Nantinya, penipu akan menanyakan seputar data pribadi dengan berbagai modus, mulai dari kartu yang dblokir, ada kenaikan biaya transfer dan lainnya. Hal ini akan memicu korban merasa panik atau senang dan berujung meminta password, PIN, OTP dan data pribadi lainnya.
3. Jangan posting data pribadi dimedia social.
Banyak nasabah yang menggunakan instragram dan mengunggah data pribadi seperti nama ibu kandung hingga nama panggilan ke instastory tanpa mereka sadari itu merupakan celah bagi pelaku soceng.
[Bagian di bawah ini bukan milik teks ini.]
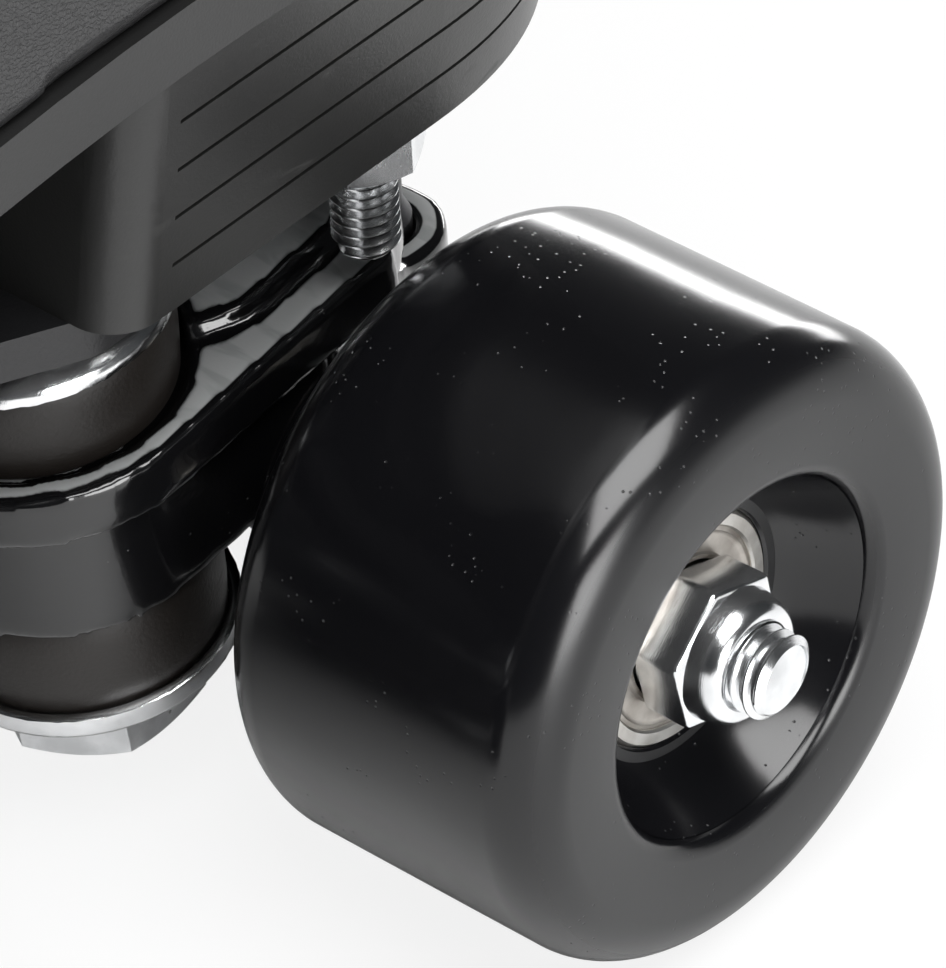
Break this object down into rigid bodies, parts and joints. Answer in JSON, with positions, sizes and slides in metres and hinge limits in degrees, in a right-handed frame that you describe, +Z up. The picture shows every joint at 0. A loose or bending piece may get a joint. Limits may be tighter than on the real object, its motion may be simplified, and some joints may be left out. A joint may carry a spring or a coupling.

Maka dari itu jangan pernah menunjukan foto KTP, nomor rekening, buku tabungan, nomir telepon ataupun data pribadi lainnya dimedia sosial.
4. Cek keaslian.
Imbauan bagi nasabah selalu mengecek keaslian telepon, akun media sosial, email, maupun website bank agar terhindar dari jebakan social engineering. Untuk itu, pastikan hanyanmenghubungi kontak resmi dari bank.
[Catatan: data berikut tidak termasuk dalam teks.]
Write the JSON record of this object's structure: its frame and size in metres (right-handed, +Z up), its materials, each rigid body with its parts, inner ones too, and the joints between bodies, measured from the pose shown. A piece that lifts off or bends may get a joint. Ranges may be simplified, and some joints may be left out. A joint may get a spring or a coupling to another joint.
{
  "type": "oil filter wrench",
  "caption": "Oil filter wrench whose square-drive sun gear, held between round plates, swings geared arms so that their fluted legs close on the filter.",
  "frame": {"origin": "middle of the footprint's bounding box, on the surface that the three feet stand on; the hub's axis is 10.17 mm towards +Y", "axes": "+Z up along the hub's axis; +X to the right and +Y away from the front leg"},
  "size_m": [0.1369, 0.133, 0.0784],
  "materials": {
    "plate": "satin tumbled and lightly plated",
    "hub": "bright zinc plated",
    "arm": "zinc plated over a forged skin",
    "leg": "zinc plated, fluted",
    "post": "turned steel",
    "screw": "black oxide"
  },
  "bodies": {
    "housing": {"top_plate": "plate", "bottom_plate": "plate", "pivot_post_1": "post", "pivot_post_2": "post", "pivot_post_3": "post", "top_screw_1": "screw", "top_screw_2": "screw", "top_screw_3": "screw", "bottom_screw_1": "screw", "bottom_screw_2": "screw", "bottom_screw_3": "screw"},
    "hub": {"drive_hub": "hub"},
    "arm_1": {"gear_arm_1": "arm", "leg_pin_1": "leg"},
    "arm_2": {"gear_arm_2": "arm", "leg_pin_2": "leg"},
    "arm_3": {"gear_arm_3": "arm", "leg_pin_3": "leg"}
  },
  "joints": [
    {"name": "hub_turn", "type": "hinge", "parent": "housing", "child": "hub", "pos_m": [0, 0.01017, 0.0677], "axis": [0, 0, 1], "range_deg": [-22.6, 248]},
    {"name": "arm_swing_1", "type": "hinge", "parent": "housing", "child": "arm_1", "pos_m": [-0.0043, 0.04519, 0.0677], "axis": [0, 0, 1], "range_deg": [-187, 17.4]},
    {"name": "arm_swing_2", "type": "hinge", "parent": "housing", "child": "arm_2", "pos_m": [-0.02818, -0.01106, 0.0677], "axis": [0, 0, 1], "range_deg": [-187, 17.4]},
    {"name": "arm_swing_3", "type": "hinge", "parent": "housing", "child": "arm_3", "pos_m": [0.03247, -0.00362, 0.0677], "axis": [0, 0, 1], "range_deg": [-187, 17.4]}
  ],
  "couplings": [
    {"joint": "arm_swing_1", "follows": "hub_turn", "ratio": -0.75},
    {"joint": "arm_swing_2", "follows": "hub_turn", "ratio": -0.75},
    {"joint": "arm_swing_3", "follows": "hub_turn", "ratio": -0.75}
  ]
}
5. Aktifkan two-factor authentication.
Untuk mencegah pelaku soceng merentas akun, maka nasabah perlu mengaktifkan two-factor authentication sebagai lapisana keamanan untuk melindungi data dan password nasabah. Cara itu bias dilakukan seperti dengan verifikasi biometric sidik jari, face ID, hingga token PIN. Dengan begitu, akun nasabah akan lebih aman.
6. Aktifkan notifikasi transaksi rekening dan cek histori secara berkala.
Fitur notifikasi akan sangat membantu nasabah dalam memantau transaksi keluar masuk dana yang ada direkening bank nasabah. Notifikasi ini dapat dikirimkan melalui SMS ataupun email.
Walaupun banyak nasabah yang tertarik menggunakan layanan perbankan berbasis digital. Tetapi, tidak semua nasabah menikmati semua layanan yang dirancang, terutama adanya kebocoran data. Maka dari itu nasabah harus pandai memanfaatkan dan mengamankan data pribadi jangan sampai kita ceroboh karena ketidakpahaman kita sendiri. (PMS20).
Penulis: Leli Irwanah, Mahasiswa Akuntansi Universitas Nahdlatul Ulama Indonesia (UNUSIA) Jakarta.